Offerings given in love
return three times over.
Blessed Be this gathering,
the giver and the gift."
After a brief pause to catch your breath, continue with these words:
"All things have their Season.
Tonight the Wheel has brought us
to the Season of Harvest.
A time of beauty and time of toil.
A time to reflect on the Summer
and a time to prepare for the Winter ahead...
To everything there is a Season...
A time for every purpose under the heavens...
A time to be born... a time to die...
A time to plant... a time to harvest...
A time to destroy... a time to heal and rebuild...
A time to cry... a time to laugh...
A time to grieve... a time to dance...
A time for scattering stones... a time for gathering stones...
A time to embrace... a time to stay back...
A time to find... a time to lose...
A time for keeping... a time for throwing away...
A time to tear... a time to repair...
A time to keep silent... a time to speak up...
A time to love... a time to hate...
A time for war... a time for peace...
Blessed Be the Great Mother whose womb
contains and births all life.
Blessed Be the Grain God whose seed plants all life.

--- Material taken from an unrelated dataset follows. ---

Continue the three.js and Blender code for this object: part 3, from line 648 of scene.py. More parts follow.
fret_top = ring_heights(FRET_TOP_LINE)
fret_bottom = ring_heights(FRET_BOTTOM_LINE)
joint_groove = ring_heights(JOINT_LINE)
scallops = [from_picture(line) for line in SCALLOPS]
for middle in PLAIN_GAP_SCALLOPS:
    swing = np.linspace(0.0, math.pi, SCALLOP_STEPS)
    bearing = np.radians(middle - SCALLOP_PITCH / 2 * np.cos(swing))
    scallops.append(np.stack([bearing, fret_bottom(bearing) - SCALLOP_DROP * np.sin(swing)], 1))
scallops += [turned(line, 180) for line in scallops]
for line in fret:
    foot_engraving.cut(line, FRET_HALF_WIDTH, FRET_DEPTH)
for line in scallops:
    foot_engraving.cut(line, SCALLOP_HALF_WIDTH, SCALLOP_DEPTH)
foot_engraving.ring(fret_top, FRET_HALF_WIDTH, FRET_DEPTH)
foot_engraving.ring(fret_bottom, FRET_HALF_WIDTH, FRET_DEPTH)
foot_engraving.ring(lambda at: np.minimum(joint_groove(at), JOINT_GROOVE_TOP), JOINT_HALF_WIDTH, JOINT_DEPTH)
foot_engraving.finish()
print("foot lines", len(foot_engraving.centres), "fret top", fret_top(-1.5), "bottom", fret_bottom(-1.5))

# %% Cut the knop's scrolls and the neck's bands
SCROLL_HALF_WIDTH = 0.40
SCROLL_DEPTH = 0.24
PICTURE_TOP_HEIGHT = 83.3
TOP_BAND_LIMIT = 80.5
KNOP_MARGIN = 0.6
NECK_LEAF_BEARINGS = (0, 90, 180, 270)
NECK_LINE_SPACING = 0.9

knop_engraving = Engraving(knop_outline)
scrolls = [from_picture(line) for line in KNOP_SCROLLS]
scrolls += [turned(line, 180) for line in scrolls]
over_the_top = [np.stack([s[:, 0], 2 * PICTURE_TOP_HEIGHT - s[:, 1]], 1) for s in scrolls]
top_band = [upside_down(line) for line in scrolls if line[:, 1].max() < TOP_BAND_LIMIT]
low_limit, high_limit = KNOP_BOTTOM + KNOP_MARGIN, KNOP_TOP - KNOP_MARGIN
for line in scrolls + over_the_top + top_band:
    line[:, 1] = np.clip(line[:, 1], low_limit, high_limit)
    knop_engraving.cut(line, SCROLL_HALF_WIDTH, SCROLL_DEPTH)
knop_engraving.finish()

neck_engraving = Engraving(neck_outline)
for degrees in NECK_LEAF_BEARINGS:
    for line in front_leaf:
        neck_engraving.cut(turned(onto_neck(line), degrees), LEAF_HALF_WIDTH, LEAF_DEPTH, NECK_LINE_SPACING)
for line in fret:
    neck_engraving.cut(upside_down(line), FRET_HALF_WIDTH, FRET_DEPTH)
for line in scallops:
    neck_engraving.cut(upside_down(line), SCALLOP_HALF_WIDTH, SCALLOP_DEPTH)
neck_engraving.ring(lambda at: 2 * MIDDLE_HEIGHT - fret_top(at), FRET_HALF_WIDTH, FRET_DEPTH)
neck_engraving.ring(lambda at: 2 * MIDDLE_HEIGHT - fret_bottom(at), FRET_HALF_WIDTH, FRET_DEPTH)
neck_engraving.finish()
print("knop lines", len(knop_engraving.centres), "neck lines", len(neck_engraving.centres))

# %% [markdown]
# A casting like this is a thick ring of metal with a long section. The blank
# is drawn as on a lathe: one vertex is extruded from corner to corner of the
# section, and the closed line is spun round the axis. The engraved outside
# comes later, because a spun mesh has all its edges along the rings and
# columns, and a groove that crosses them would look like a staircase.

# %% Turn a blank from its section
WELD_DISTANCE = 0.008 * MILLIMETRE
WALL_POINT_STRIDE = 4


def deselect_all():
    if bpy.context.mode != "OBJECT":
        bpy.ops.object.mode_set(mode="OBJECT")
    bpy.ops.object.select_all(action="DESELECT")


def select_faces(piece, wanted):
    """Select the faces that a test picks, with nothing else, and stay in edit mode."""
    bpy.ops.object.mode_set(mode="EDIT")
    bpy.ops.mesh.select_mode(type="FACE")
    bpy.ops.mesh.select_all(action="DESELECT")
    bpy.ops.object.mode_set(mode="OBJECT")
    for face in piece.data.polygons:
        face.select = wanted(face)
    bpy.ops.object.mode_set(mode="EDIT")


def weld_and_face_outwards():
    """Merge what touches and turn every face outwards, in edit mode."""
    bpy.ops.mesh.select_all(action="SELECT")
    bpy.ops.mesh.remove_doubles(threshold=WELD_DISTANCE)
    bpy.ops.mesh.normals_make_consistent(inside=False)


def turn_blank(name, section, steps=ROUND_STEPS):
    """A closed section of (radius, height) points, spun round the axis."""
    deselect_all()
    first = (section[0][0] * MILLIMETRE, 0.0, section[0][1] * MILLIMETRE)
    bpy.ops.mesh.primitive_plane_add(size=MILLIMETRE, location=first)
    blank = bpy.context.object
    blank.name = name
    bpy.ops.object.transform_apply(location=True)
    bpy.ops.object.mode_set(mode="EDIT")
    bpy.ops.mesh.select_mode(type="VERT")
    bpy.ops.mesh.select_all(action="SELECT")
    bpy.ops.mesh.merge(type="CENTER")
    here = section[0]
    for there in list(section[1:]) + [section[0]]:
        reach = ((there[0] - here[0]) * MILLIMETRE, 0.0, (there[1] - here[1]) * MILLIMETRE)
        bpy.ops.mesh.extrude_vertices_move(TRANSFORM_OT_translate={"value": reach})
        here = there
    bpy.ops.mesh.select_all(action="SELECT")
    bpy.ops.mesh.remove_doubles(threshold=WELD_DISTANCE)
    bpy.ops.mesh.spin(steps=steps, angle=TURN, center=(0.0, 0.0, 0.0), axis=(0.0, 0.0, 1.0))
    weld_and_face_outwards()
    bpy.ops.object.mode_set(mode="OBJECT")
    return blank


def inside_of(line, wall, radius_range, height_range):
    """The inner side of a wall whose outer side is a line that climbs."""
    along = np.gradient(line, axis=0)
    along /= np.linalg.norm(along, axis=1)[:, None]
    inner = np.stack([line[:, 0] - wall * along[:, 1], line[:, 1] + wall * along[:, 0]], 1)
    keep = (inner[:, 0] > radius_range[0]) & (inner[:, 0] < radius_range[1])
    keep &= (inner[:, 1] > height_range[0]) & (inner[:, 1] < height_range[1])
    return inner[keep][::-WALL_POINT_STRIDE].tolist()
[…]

Blessed Be the grain of the Earth, and
Blessed Be this Season of Lughnassadh!"
Now is the time for meditation and any spellworkings you may need or desire to end your sabbath celebration. Good Lammas spellworkings include: connectedness, career, health, and financial gain. If no spellwork is to be done at this time, then proceed with the Cakes and Ale Ceremony, followed by Releasing the Magic Circle.

Please note this ritual is based on the Northern Hemisphere correspondences of elements and their colors, and directions and so on.